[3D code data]
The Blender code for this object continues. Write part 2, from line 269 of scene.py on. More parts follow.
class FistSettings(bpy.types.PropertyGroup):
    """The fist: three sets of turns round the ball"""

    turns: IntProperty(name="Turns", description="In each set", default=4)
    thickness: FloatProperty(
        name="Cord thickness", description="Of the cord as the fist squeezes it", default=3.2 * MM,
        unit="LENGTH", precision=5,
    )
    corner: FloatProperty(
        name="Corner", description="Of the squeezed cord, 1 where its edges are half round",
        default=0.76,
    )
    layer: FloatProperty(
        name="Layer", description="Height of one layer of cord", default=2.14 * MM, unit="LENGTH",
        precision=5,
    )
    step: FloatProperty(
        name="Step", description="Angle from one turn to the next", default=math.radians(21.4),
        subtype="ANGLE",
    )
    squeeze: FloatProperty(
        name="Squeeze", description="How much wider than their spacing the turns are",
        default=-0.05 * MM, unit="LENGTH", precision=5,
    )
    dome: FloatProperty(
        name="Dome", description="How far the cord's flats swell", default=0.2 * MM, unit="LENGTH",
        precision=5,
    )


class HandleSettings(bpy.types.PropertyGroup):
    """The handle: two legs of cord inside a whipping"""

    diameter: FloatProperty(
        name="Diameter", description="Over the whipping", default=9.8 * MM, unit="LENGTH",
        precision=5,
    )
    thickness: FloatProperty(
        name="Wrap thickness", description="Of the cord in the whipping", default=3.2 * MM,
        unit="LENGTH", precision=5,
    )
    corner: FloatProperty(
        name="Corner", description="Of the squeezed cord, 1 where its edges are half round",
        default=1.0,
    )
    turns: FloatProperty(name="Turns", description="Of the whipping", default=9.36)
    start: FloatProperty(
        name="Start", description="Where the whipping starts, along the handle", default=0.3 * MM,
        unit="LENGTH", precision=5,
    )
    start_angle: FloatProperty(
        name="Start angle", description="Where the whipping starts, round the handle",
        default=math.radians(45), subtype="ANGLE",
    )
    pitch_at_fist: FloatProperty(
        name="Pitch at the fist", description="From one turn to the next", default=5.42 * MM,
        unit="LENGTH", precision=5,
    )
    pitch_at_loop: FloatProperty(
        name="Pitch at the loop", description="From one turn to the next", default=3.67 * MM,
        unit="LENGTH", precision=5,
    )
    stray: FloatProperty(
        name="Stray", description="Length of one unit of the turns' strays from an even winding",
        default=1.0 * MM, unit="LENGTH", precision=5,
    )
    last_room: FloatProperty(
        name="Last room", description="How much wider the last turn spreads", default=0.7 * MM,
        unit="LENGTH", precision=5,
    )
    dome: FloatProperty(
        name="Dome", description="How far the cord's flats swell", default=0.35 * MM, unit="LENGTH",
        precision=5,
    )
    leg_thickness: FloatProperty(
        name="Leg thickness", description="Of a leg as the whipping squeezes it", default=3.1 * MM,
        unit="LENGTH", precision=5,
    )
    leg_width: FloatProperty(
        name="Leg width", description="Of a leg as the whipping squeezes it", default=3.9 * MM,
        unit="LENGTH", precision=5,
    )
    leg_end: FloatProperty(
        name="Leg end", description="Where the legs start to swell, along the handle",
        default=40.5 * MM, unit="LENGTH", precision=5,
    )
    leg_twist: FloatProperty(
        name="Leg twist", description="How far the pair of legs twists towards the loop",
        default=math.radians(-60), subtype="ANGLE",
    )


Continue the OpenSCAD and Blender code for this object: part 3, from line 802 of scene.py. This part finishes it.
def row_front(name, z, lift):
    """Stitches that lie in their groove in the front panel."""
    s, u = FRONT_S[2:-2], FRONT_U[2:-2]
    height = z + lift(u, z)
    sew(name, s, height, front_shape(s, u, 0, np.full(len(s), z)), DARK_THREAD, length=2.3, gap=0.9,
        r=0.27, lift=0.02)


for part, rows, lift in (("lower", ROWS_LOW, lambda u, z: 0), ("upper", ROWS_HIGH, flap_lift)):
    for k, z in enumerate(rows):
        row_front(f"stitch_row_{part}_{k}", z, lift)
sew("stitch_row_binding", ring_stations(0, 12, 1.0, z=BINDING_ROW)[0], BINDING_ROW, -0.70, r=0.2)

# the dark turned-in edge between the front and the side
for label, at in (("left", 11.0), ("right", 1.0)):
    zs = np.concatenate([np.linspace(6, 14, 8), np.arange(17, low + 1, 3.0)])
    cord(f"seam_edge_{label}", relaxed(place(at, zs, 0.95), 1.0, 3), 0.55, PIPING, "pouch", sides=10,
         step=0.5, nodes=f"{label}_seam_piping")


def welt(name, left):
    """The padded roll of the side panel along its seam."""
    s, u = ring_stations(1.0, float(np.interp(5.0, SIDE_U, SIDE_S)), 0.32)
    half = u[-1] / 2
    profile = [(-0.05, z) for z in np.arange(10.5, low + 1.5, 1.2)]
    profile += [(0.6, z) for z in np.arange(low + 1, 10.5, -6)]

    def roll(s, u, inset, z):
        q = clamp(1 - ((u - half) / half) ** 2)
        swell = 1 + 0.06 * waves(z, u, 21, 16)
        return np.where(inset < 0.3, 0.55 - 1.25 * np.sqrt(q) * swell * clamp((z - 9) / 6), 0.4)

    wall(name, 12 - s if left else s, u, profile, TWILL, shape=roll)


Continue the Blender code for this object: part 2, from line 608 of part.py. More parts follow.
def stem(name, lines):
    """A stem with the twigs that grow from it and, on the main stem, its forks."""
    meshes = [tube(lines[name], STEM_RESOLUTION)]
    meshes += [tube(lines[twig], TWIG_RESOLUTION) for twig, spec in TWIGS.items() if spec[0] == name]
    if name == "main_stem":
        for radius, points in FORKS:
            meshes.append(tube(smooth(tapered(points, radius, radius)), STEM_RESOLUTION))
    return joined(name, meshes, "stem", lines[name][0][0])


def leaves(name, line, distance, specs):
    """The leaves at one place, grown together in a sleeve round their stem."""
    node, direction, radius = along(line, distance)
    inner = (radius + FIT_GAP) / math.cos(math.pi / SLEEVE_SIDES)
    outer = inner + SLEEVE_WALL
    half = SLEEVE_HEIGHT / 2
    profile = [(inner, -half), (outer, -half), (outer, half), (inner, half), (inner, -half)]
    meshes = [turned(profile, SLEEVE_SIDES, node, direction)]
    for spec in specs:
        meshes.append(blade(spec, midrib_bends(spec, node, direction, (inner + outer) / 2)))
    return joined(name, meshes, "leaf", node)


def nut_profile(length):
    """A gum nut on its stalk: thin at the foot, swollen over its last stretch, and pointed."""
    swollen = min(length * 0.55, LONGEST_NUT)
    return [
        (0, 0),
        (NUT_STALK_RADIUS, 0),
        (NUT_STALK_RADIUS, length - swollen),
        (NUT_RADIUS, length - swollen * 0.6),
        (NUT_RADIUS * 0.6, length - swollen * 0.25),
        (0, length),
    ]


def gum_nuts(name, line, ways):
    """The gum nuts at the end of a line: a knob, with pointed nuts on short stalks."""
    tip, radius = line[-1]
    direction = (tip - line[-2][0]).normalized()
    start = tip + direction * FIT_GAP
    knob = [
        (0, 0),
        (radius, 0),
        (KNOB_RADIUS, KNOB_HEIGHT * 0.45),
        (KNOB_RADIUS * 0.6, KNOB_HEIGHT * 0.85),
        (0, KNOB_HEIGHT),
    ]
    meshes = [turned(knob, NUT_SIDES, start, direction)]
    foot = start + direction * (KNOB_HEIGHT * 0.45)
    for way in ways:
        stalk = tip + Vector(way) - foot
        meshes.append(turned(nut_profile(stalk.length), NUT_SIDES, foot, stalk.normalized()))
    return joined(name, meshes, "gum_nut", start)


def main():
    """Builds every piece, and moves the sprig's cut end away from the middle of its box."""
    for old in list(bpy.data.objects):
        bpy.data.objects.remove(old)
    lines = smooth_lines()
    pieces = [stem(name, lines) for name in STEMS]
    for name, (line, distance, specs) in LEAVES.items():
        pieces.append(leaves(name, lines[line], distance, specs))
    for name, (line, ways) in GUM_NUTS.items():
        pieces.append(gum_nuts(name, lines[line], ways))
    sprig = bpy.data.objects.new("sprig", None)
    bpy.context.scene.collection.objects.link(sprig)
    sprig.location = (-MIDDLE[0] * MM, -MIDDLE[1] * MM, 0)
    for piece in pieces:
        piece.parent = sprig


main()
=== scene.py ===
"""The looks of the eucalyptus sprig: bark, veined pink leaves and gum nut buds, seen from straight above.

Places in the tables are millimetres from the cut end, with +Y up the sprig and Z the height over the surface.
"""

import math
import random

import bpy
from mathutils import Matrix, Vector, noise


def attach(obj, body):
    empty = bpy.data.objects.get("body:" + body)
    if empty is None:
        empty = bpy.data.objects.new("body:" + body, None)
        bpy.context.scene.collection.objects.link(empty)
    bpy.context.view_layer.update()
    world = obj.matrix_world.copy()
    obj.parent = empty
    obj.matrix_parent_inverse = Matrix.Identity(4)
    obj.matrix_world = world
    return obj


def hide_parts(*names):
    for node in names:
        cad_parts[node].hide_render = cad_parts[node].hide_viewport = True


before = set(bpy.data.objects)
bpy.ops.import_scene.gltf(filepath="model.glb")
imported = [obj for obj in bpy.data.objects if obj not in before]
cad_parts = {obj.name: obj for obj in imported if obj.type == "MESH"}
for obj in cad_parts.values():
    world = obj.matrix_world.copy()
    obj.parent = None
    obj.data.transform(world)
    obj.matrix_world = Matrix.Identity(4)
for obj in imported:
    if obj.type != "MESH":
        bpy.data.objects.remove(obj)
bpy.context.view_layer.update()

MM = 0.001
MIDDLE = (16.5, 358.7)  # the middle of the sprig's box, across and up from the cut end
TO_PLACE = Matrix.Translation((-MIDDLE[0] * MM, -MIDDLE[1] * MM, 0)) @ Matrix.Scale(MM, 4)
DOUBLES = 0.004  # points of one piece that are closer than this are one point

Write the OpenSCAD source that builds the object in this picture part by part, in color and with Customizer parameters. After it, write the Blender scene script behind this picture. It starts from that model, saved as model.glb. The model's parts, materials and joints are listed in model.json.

§ Objective:
Nothing but the lines from the line that contains "pieces = [stem(name, lines)" through the line that contains "in imported if" should be given again, each exactly as it stands, both ends included.

§ Task response:
    pieces = [stem(name, lines) for name in STEMS]
    for name, (line, distance, specs) in LEAVES.items():
        pieces.append(leaves(name, lines[line], distance, specs))
    for name, (line, ways) in GUM_NUTS.items():
        pieces.append(gum_nuts(name, lines[line], ways))
    sprig = bpy.data.objects.new("sprig", None)
    bpy.context.scene.collection.objects.link(sprig)
    sprig.location = (-MIDDLE[0] * MM, -MIDDLE[1] * MM, 0)
    for piece in pieces:
        piece.parent = sprig


main()
=== scene.py ===
"""The looks of the eucalyptus sprig: bark, veined pink leaves and gum nut buds, seen from straight above.

Places in the tables are millimetres from the cut end, with +Y up the sprig and Z the height over the surface.
"""

import math
import random

import bpy
from mathutils import Matrix, Vector, noise


def attach(obj, body):
    empty = bpy.data.objects.get("body:" + body)
    if empty is None:
        empty = bpy.data.objects.new("body:" + body, None)
        bpy.context.scene.collection.objects.link(empty)
    bpy.context.view_layer.update()
    world = obj.matrix_world.copy()
    obj.parent = empty
    obj.matrix_parent_inverse = Matrix.Identity(4)
    obj.matrix_world = world
    return obj


def hide_parts(*names):
    for node in names:
        cad_parts[node].hide_render = cad_parts[node].hide_viewport = True


before = set(bpy.data.objects)
bpy.ops.import_scene.gltf(filepath="model.glb")
imported = [obj for obj in bpy.data.objects if obj not in before]
cad_parts = {obj.name: obj for obj in imported if obj.type == "MESH"}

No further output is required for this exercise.